There comes moments, when you find yourself feeling so lonely and empty, despite being surrounded by people. You become unconvinced in those around you, just because you yearn for the presence of others. It’s funny how we human beings tend to always want what we cannot have & dream about things we cannot reach, but it’s soothing to also know that nothing is impossible, & it’s even more pleasing to remember that what we cannot reach in this life, we will, enshallah, reach in the after by God’s mercy. It’s a relief believing strongly in the afterlife, I cannot grasp how none believers find afterlife a silly concept. Isn’t it much sillier to live your life for the sake of living and having no proper judgment of the things you have done in that first life?

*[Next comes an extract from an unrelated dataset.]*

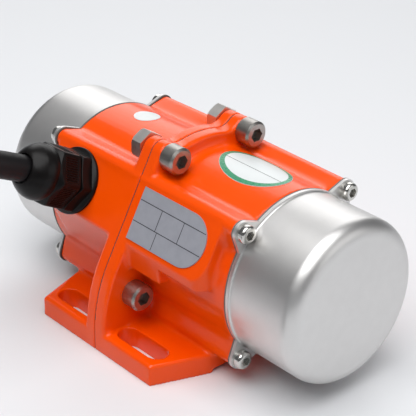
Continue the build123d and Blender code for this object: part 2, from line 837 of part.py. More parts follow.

“the atmosphere wasn’t comfortable at all, i was twitching all the time… you were young, in your 30′s.. you had an Abaya & sheilah on and was greeting family members and friends who you actually couldn’t recognize.. everyone was in an awkward mood due to the fact that you cannot remember them but still shook hands and exchanged hugs and kisses, very formally… There came my turn, my heart was weary.. but i greeted you… i kissed your cheeks and told you i am “H”, i am your grand daughter… you said you knew me…. you said that you recognize me very well and have not forgotten me… the rush of blood in me continued until my eyes were wide open, & the dream faded into the background of my awakening… the joy of recognition was indescribable, yet, my heart still feels you came for a reason… a very good reason which i cannot comprehend… yet…”

Moodiness

I’m pretty annoyed at the fact that i tend to drift from project to another, goal to another, without fully finish any most of the time! please if you do know a good book that could teach me how to FOCUS on one thing at a time, do share the title, becuase i am seriously sick of jumping from one thing to another all the time >_<

Arabic

I’m loving the Arabic language these days more than ever, maybe it’s the style of book I’m reading, but it’s a beautiful language, i never get this feeling when I’m reading an English book. I’m almost done with the book

ثلاثية غرناطة للكاتبة رضوى عاشور

I like it, but have very contradicted feelings about it which i would share soon enshallah (unless i keep on jumping from one thing to another & end up forgetting! ughhh) hopefully, not.